Beveelt dat voor het geval de veroordeelde de taakstraf niet naar behoren verricht, vervangende hechtenis voor de duur van 20 dagen zal worden toegepast.

Benadeelde partij

Wijst de vordering van de benadeelde partij [slachtoffer] toe en veroordeelt verdachte mitsdien tot betaling aan deze benadeelde partij van een bedrag van € 5.000,-- (zegge: vijfduizend euro), in dier voege, dat indien dit bedrag door de mededader van verdachte geheel of gedeeltelijk is of wordt betaald, verdachte in zoverre is of zal zijn bevrijd.

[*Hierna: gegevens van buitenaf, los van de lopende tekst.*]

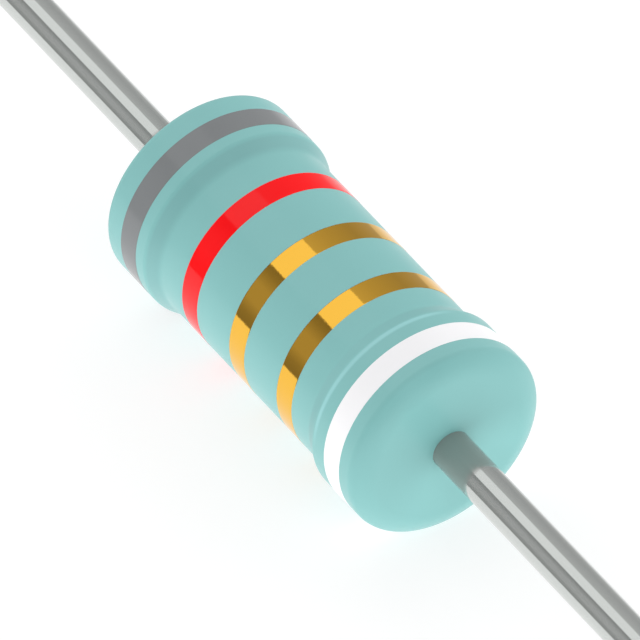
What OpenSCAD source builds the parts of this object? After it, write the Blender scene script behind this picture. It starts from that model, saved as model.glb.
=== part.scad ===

Veroordeelt verdachte in de kosten van het geding door de benadeelde partij gemaakt en ten behoeve van de tenuitvoerlegging van deze uitspraak alsnog te maken, tot heden begroot op nihil.
Legt aan verdachte de verplichting op aan de staat, ten behoeve van het slachtoffer
[slachtoffer], te betalen een bedrag van € 5.000,-- (zegge: vijfduizend euro), te verhogen met de wettelijke rente vanaf 17 juli 2018. Dit bedrag bestaat uit immateriële schade.
Bij gebreke van betaling en verhaal kan gijzeling voor de duur van 35 dagen worden toegepast, met dien verstande dat de toepassing van de gijzeling de hiervoor opgelegde verplichting niet opheft en in dier voege, dat indien dit bedrag door de mededader van verdachte geheel of gedeeltelijk is of wordt betaald, verdachte in zoverre is of zal zijn bevrijd.
Bepaalt daarbij dat, indien verdachte en/of zijn mededader heeft voldaan aan de verplichting tot betaling aan de staat ten behoeve van het slachtoffer [slachtoffer], daarmee de verplichting van verdachte om aan de benadeelde partij dit bedrag te betalen komt te vervallen en omgekeerd, dat, indien verdachte en/of zijn mededader aan de benadeelde partij het opgelegde bedrag heeft betaald, daarmee de verplichting tot betaling aan de staat van dit bedrag komt te vervallen.
Dit vonnis is gewezen door mr. M.E. Joha, voorzitter, mr. N.A. Vlietstra en mr. G.W.G. Wijnands, rechters, bijgestaan door G.T. Zandstra-Alkema, griffier, en uitgesproken ter openbare terechtzitting van deze rechtbank op 7 oktober 2021.